I set a game in Ancient Rome once–the middle of the 1st century CE to be precise. Christianity was just starting to come together around a series of failed apocalyptic prophets; the religion was starting to take hold (let’s ignore RL history about the origins of Christianity–this was a game, and in my game, Christianity was started at 30CE by the semi-divine son of a god). It was proving quite daring and progressive–women were allowed to hold positions of power, caring for the poor was not just a nice idea but a mandate, etc.
Then one smarmy bastard decided to release a slew of fake “epistles” to totally screw over the burgeoning religion. At first I didn’t realize what he was doing. These epistles were going to totally ruin Christianity’s awesome socially-progressive bent and introduce all kinds of haywire concepts like “No actually, women need to stay out of any leadership positions” to cut in half the leadership potential and progressive nature of the religion and “we all need to worship saints too because saints are awesome” to dilute its concentration on the godling who started it and “Christians need to be totally obnoxious all the time to non-believers” to really get their persecution fantasies going and stuff. Believe it or not, I really don’t think the guy realized just how much of the things he was putting in these fake epistles were actually things that made it into Christian canon after the Gospels. He was trying to short-circuit the religion before it got started, that’s all.

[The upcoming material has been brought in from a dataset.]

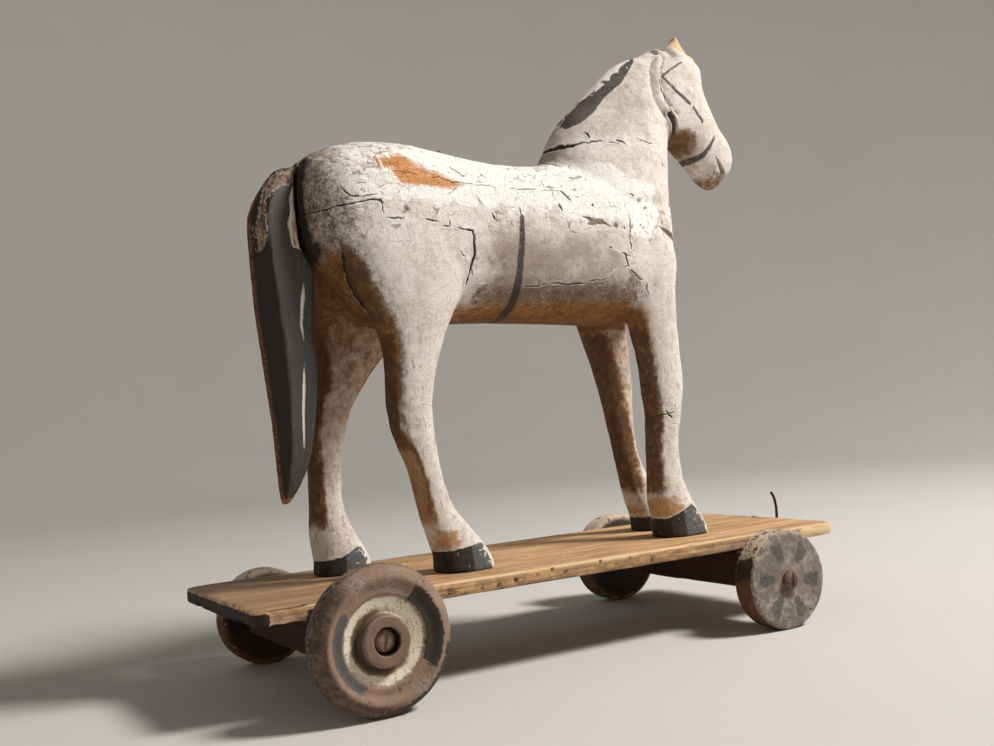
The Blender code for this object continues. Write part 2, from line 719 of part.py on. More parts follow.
def drill_hook_hole(board, cutters, toy):
    bm = bmesh.new()
    bmesh.ops.create_cone(
        bm,
        cap_ends=True,
        segments=12,
        radius1=(HOOK_WIRE_RADIUS + GAP) * MM,
        radius2=(HOOK_WIRE_RADIUS + GAP) * MM,
        depth=2 * (HOOK_ROOT + GAP) * MM,
    )
    hole = add_cutter("hook hole", mesh_from_bmesh("hook hole", bm), cutters, toy)
    hole.rotation_euler = (0, math.pi / 2, 0)
    hole.location = (BOARD_LENGTH / 2 * MM, 0, (BOARD_TOP + BOARD_BOTTOM) / 2 * MM)
    boolean(board, hole, "DIFFERENCE")


def build_tack(parts, toy):
    """A low domed tack on the board just behind the hook."""
    profile = [(0, TACK_HEIGHT)]
    for share in (0.5, 0.85):
        profile.append((TACK_RADIUS * share, TACK_HEIGHT * math.sqrt(1 - share ** 2)))
    profile += [(TACK_RADIUS, 0), (0, 0)]
    mesh = turned_mesh("front tack", profile, 14)
    smooth_shade(mesh, 60)
    tack = add_object("front_tack", mesh, parts, "pale_tack", toy)
    tack.location = (205 * MM, 5.5 * MM, (BOARD_TOP + GAP) * MM)
    return tack


def main():
    clear_scene()
    parts = new_collection("wooden horse on wheels")
    cutters = new_collection("cutters")
    toy = bpy.data.objects.new("toy", None)
    parts.objects.link(toy)
    toy.location = (TOY_X * MM, 0, 0)

    horse = bpy.data.objects.new("horse", None)
    parts.objects.link(horse)
    horse.parent = toy
    horse.location = (0, 0, BOARD_TOP * MM)

    build_horse(parts, cutters, horse)
    build_tail(parts, horse)
    board = build_board(parts, toy)
    build_hook(parts, toy)
    drill_hook_hole(board, cutters, toy)
    build_tack(parts, toy)

    rear_left, front_right, front_left = PLAIN_WHEELS
    build_beam("rear_axle_beam", REAR_AXLE_X, REAR_BEAM_BOTTOM, (REAR_RIGHT, rear_left),
               parts, cutters, toy)
    build_beam("front_axle_beam", FRONT_AXLE_X, FRONT_BEAM_BOTTOM, (front_right, front_left),
               parts, cutters, toy)
    build_wheel(REAR_RIGHT, turned_profile(REAR_RIGHT), "turned_wheel", parts, toy)
    build_screw(REAR_RIGHT, HUB_POCKET_DEPTH - GAP, parts, cutters, toy)
    for wheel in PLAIN_WHEELS:
        build_wheel(wheel, plain_profile(wheel), "plain_wheel", parts, toy)
        build_screw(wheel, -GAP, parts, cutters, toy)


main()
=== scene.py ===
"""An old carved and painted wooden horse on a wheeled board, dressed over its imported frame.

Lengths in the tables are in millimetres, in the frame's own axes: the horse faces +X, its left
side is +Y, and the wheels stand on z = 0.
"""

import math

import bmesh
import bpy
import numpy as np
from mathutils import Matrix, Vector


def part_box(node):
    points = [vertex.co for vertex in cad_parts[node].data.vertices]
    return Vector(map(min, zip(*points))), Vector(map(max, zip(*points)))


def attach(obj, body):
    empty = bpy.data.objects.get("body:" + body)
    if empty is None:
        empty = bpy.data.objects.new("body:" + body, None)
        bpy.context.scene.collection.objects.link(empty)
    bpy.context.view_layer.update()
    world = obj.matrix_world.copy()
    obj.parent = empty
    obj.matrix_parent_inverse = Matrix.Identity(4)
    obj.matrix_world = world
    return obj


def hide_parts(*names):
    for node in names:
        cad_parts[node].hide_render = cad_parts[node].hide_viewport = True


bl_info = {
    "name": "Wooden horse on wheels",
    "version": (1, 0, 0),
    "blender": (4, 5, 0),
    "location": "3D View > Sidebar > Wooden Horse",
    "description": "Dresses the carved toy horse, its board and its wheels over the packed frame",
    "category": "Object",
}

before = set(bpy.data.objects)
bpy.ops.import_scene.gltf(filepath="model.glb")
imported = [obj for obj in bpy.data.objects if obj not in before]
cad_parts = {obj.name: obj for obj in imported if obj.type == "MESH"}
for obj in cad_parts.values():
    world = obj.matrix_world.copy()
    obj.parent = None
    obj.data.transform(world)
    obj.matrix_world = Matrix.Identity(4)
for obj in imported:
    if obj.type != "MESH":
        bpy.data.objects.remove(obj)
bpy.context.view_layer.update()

MM = 0.001
FIXED_BODY = "horse_and_board"
BOARD_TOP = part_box("board")[1].z / MM
BOARD_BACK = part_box("board")[0].x / MM
FORE_AND_HIND = 10       # x between the forelegs and the hind legs
NOT_HERE = -9.0          # how far outside a mark everything beyond its own region counts, in mm
FAR_FROM = -20.0

HORSE_NODES = (
    "body", "head_and_neck", "hind_leg_right", "hind_leg_left", "foreleg_right", "foreleg_left",
)
WHEELS = ("rear_right", "rear_left", "front_right", "front_left")

# Glue joints of the horse, as outlines seen from the side (x, z) with the sideways place of the
# joint's inner face. They are the frame's own joints.
FAR = 260.0
BLOCK_FOOT = 29.3        # well under the hooves
NECK_JOINT_Z = 330.6
HEAD_BLOCK = [(-FAR, NECK_JOINT_Z), (142.25, NECK_JOINT_Z), (142.25, 291.6), (FAR, 291.6),
              (FAR, 470), (-FAR, 470)]
HIND_BLOCK = [(-205.75, BLOCK_FOOT), (-53.75, BLOCK_FOOT), (-53.75, 264.3), (-109.75, 273.8),
              (-113.75, 282.3), (-205.75, 276.3)]
HIND_JOINT_Y = 12.5
FORE_JOINT_Y = 5.5
FORE_TOP = 253.3
FORE_BACK = {"right": 66.25, "left": 54.25}
JOINT_INSET = 0.10       # how far a glued piece grows into the frame's joint clearance
JOINT_ROOM = 0.18
HOOF_CLEARANCE = 0.15    # between the hooves and the board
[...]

It did make me think, though. The Bible’s contradictions are so well-known and so well-examined that only Christians think it makes any sense at all. I remember in college, I was walking to the bookstore with a friend who was an atheist (one of the several Biff was “working on” as he felt a “special burden” for atheists–and no, he never did convert any that I know of) and we got onto the subject of contradictions in the Resurrection stories in the Gospels–just the Resurrection story alone, mind you. I brightly parroted the tired apologetics response of the “Blind Men and the Elephant, which tries to explain that all the Gospels’ accounts mesh up just fine if you just consider that each writer was just conveying what he saw individually. (Here is a nice examination of precisely why this tactic fails. We’ll also ignore that some of these gospels are clearly copied from each other so are unlikely to have been fully independent eyewitness accounts, and also that Luke at least was probably working off of a copy of the Septuagint considering his various mistranslations of words like “virgin/maiden”. Let’s just look at the actual contradictions themselves here and not muddy things up like that.) I thought I did a very good job repeating the defense, but when I finished, he just stared at me. Stopped stone cold in his tracks and stared at me. “You can’t possibly believe what you just said,” he said. “That’s insane.” I was just shocked that something that had convinced me so thoroughly had not convinced him at all.
One thing that Christians generally believe one-hundred-and-crazy-percent is that God transmitted the Bible as an inspired document to humanity. But if he did, then why was it so full of contradictions about the most important event in human history? If he’d personally seen to it that the Bible was his living word to us, then why hadn’t he taken more care for it not to be totally wrecked by Paul’s twisting of the doctrines Jesus had espoused? Why hadn’t he made the accounts smoother and less completely non-credible? In short, once I stopped telling myself to ignore the contradictions in it and stop thinking of it as inspired purely because it said it was inspired and everybody around me said it was (argument from authority ahoy!), I could start wondering why, for an inspired document, it really didn’t look inspired at all. If I hadn’t been told it was inspired and if it hadn’t said it was so, I don’t see how I ever would have come up with that idea independently–it’s boring, it’s filled with errors, and it contradicts itself constantly.
It’s a lot easier for me at least to believe that someone along the way changed the Bible to reflect whatever the contemporary agendas and biases were of the day and made basic mistakes in transcription (an idea supported by the oodles of slightly different ancient versions of various NT books). A god would stop all that from happening if it mattered so much. But if there was no god behind it, or else a god who either could not or didn’t want to stop the corruption of his sourcebook, what would stop such corruption from happening? I’m left with the idea that either no god was directing the transmission of this ancient document, or else an incompetent god was unable to stop what happened to the Bible–I’m reluctant to say that any god is malevolent enough to actually want his sourcebook to be this defective and untrustworthy, but that’s an option too.
The Skippy List and those like it don’t actually mean the people involved aren’t allowed to do something. My gamer had a reasonably described plan, so I let him mess up the origination of Christianity, and tried to hide the awe and absolute wonderment I felt at the revelations his move prompted in me (though his efforts backfired and only produced a corrupt Church that still achieved dominance in the gameworld–who’d’a thunk?). And by the way, that was just a few years ago, well after I’d left the religion–and I hadn’t even thought about this topic really until then. What’s funny is that this wouldn’t even be the last exploration of “What Might Have Really Happened” in that religion, or for that matter the most shocking. Gamers can be really creative.